Any clue on why this seems to be happening a lot?

nyx93 avatar May 29 '17 09:05 nyx93

I also met this problem

zane-rl avatar Jun 01 '17 21:06 zane-rl

any updates on this???

nyx93 avatar Jun 04 '17 06:06 nyx93

Have you tried increasing the operationTimeout according to the documentation?

magro avatar Jun 06 '17 22:06 magro

@magro i haven't but, isn't 1 second (the default) more than enough for something like this? considering that the memcached and the instance I'm using are both on AWS, in the same network. wouldn't increasing the operation timeout mean the time used will be more than what's acceptable for a cache?

nyx93 avatar Jun 07 '17 06:06 nyx93

Sorry for the long delay! The question is what's causing the timeout. Can you tell what you have checked already (if this still an issue)?

magro avatar Aug 08 '17 20:08 magro

it is still an issue, increasing the timeout helped make it less apparent but it still happens. can't tell the reason because it doesn't have an obvious scenario to duplicate, my biggest suspect though is having too many requests at the same time (around 200 in 1 second), because this is the most likely scenario for it to happen, even though it doesn't happen each time

nyx93 avatar Aug 09 '17 06:08 nyx93

Some questions to help with debugging...

Have you checked pauses caused by garbage collection (running tomcat with verbose gc and checking gc logs when timeouts happen)?

Is the issue related to the size of the session - does it happen similarly if there are big or small sessions?

Can you scale elasticache, i.e. add more nodes - does this change anything?

Do you have performance metrics for elasticache (like max response time)?

Can you reproduce operation timeouts with a benchmark that just uses the memcached client and performs reads/writes? (with increasing requests/second and different "session" sizes)
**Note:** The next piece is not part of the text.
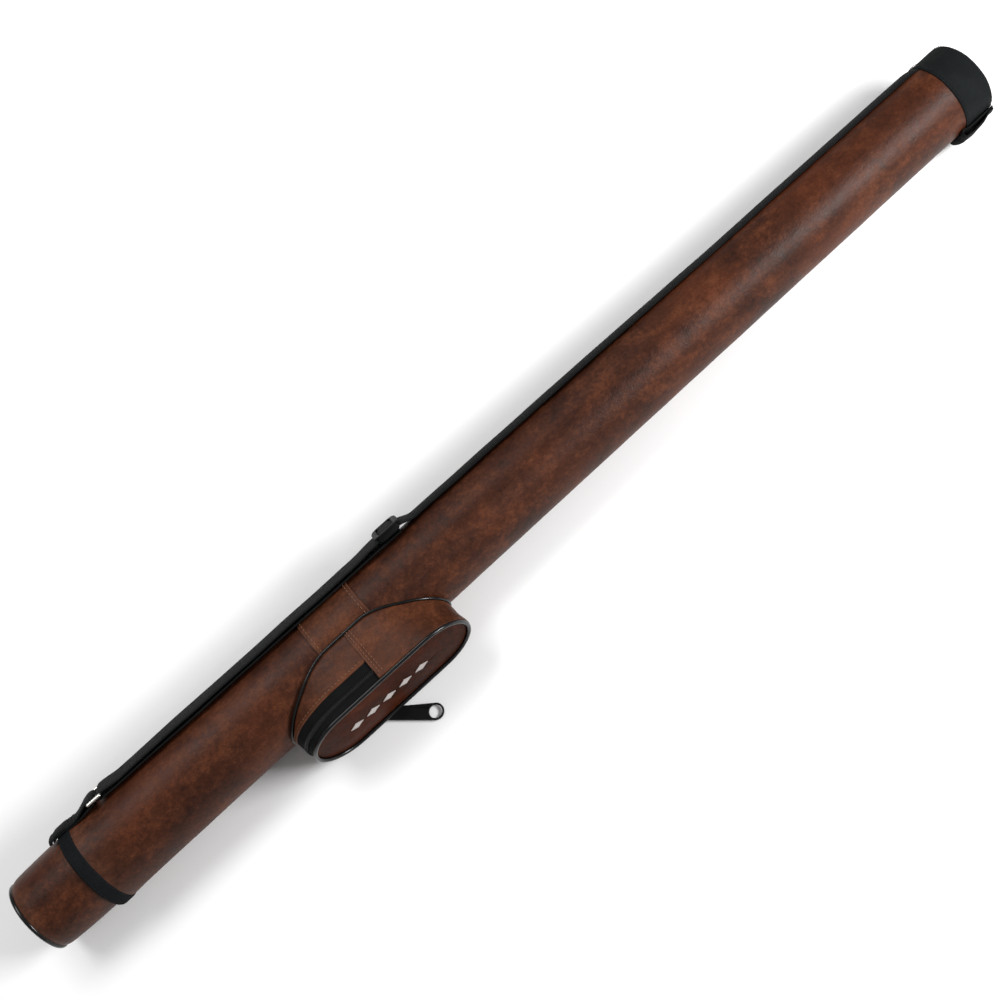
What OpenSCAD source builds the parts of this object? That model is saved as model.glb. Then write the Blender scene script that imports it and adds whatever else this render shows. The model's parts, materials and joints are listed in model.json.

magro avatar Aug 09 '17 15:08 magro

already checked the gc, not related some times there was gc running and others not. it happens when size of session is relatively big. already tried scaling the nodes, and no change, it did not help. i'll try to reproduce with a benchmark but as i already said it does not always happen with the same number of request/size of session, a lot of times things go smoothly without the timeout happening at all.

nyx93 avatar Aug 09 '17 15:08 nyx93

Looking forward to the results of the benchmark, perhaps this sheds some light on the issue. If course it might also caused by noisy neighbors. This would only be seen in a long running benchmark. The ec2 instance type then is also a variable that would be worth to test. Does elasticache provide any SLAs btw?

magro avatar Aug 09 '17 16:08 magro

aws doesn't provide any SLA for elasticahe, the issue is most probably noisy neighbors (not sure how much i can improve on that though). will keep you updated on the benchmark

nyx93 avatar Aug 10 '17 07:08 nyx93

I think noisy neighbors become less likely for bigger instances.

magro avatar Aug 10 '17 08:08 magro